• THE REQUEST
Write out all the material exactly. Leave nothing out.

• DATA EXTRACT
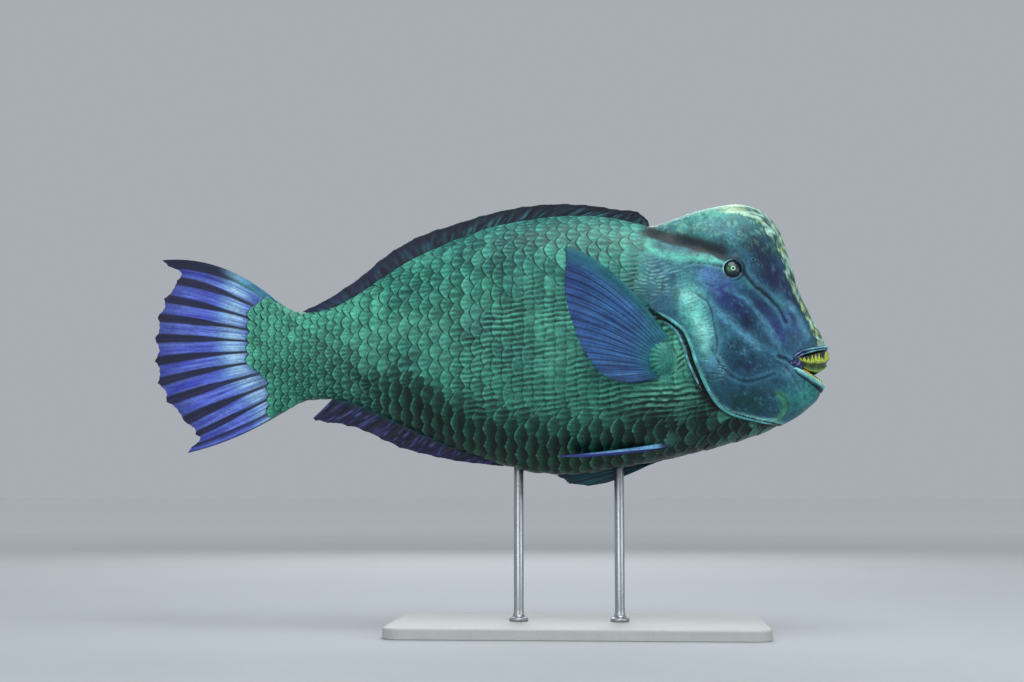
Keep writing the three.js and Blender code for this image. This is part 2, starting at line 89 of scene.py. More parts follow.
def makeCamera():
    camera = bpy.data.objects.new("camera", bpy.data.cameras.new("camera"))
    bpy.context.scene.collection.objects.link(camera)
    turn = math.radians(view["azimuth"])
    rise = math.radians(view["elevation"])
    back = Vector((
        math.sin(turn) * math.cos(rise),
        -math.cos(turn) * math.cos(rise),
        math.sin(rise),
    ))
    target = Vector(toWorld(view["target"]))
    camera.location = target + back * view["distance"]
    camera.rotation_mode = "QUATERNION"
    camera.rotation_quaternion = (-back).to_track_quat("-Z", "Y")
    camera.data.sensor_width = 36
    camera.data.lens = view["lens"]
    bpy.context.scene.camera = camera
    return target


def makeStudio(target):
    world = bpy.data.worlds.new("studio")
    world.use_nodes = True
    sky = world.node_tree.nodes["Background"]
    sky.inputs["Color"].default_value = (*studio["world"], 1)
    sky.inputs["Strength"].default_value = studio["worldStrength"]
    bpy.context.scene.world = world
    bpy.context.scene.view_settings.view_transform = "Standard"
    for name, (spot, size, watts, colour) in studio["lights"].items():
        lamp = bpy.data.lights.new(name, "AREA")
        lamp.size = size
        lamp.energy = watts
        lamp.color = colour
        holder = bpy.data.objects.new(name, lamp)
        holder.location = spot
        holder.rotation_mode = "QUATERNION"
        holder.rotation_quaternion = (target - Vector(spot)).to_track_quat("-Z", "Y")
        bpy.context.scene.collection.objects.link(holder)


makeStudio(makeCamera())

# lines of the body: x and a value there, both in fish mm
backLine = [
    [-402, 98], [-370, 76], [-345, 60], [-316, 49], [-263, 58], [-213, 86], [-137, 135], [-29, 181],
    [44, 198.5], [110, 206], [176, 205], [233, 194], [262, 188], [297, 198], [340, 212], [393, 219.5],
    [424, 214], [450, 197], [470, 168], [482, 128], [497, 76], [516.5, 33], [532.5, 3], [540, -22],
    [542.5, -44],
]
bellyLine = [
    [-402, -150], [-370, -130], [-345, -115], [-315, -99], [-286, -95], [-236, -100], [-153, -134],
    [-72, -171], [-5, -194], [60, -212], [120, -217], [160, -214], [200, -207], [250, -199],
    [336, -182], [431, -154], [489, -127], [512, -110], [524, -98.5], [530, -86], [534, -72],
    [542.5, -56],
]
halfWidthLine = [
    [-402, 8], [-360, 17], [-316, 26], [-250, 38], [-150, 58], [-50, 76], [60, 87], [170, 91],
    [260, 90], [330, 87], [390, 81], [440, 71], [480, 59], [508, 48], [527, 39], [537, 30], [542.5, 16],
]
widestLine = [
    [-402, -20], [-250, -20], [0, -2], [260, -8], [400, -14], [500, -40], [542.5, -50],
]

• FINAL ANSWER
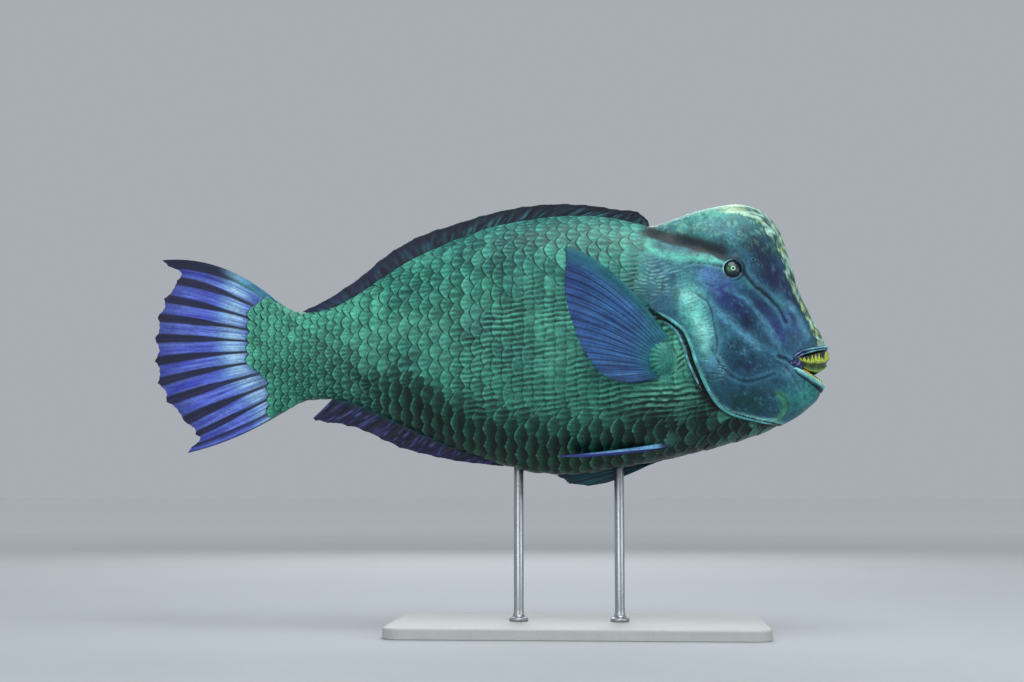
Keep writing the three.js and Blender code for this image. This is part 2, starting at line 89 of scene.py. More parts follow.
def makeCamera():
    camera = bpy.data.objects.new("camera", bpy.data.cameras.new("camera"))
    bpy.context.scene.collection.objects.link(camera)
    turn = math.radians(view["azimuth"])
    rise = math.radians(view["elevation"])
    back = Vector((
        math.sin(turn) * math.cos(rise),
        -math.cos(turn) * math.cos(rise),
        math.sin(rise),
    ))
    target = Vector(toWorld(view["target"]))
    camera.location = target + back * view["distance"]
    camera.rotation_mode = "QUATERNION"
    camera.rotation_quaternion = (-back).to_track_quat("-Z", "Y")
    camera.data.sensor_width = 36
    camera.data.lens = view["lens"]
    bpy.context.scene.camera = camera
    return target


def makeStudio(target):
    world = bpy.data.worlds.new("studio")
    world.use_nodes = True
    sky = world.node_tree.nodes["Background"]
    sky.inputs["Color"].default_value = (*studio["world"], 1)
    sky.inputs["Strength"].default_value = studio["worldStrength"]
    bpy.context.scene.world = world
    bpy.context.scene.view_settings.view_transform = "Standard"
    for name, (spot, size, watts, colour) in studio["lights"].items():
        lamp = bpy.data.lights.new(name, "AREA")
        lamp.size = size
        lamp.energy = watts
        lamp.color = colour
        holder = bpy.data.objects.new(name, lamp)
        holder.location = spot
        holder.rotation_mode = "QUATERNION"
        holder.rotation_quaternion = (target - Vector(spot)).to_track_quat("-Z", "Y")
        bpy.context.scene.collection.objects.link(holder)


makeStudio(makeCamera())

# lines of the body: x and a value there, both in fish mm
backLine = [
    [-402, 98], [-370, 76], [-345, 60], [-316, 49], [-263, 58], [-213, 86], [-137, 135], [-29, 181],
    [44, 198.5], [110, 206], [176, 205], [233, 194], [262, 188], [297, 198], [340, 212], [393, 219.5],
    [424, 214], [450, 197], [470, 168], [482, 128], [497, 76], [516.5, 33], [532.5, 3], [540, -22],
    [542.5, -44],
]
bellyLine = [
    [-402, -150], [-370, -130], [-345, -115], [-315, -99], [-286, -95], [-236, -100], [-153, -134],
    [-72, -171], [-5, -194], [60, -212], [120, -217], [160, -214], [200, -207], [250, -199],
    [336, -182], [431, -154], [489, -127], [512, -110], [524, -98.5], [530, -86], [534, -72],
    [542.5, -56],
]
halfWidthLine = [
    [-402, 8], [-360, 17], [-316, 26], [-250, 38], [-150, 58], [-50, 76], [60, 87], [170, 91],
    [260, 90], [330, 87], [390, 81], [440, 71], [480, 59], [508, 48], [527, 39], [537, 30], [542.5, 16],
]
widestLine = [
    [-402, -20], [-250, -20], [0, -2], [260, -8], [400, -14], [500, -40], [542.5, -50],
]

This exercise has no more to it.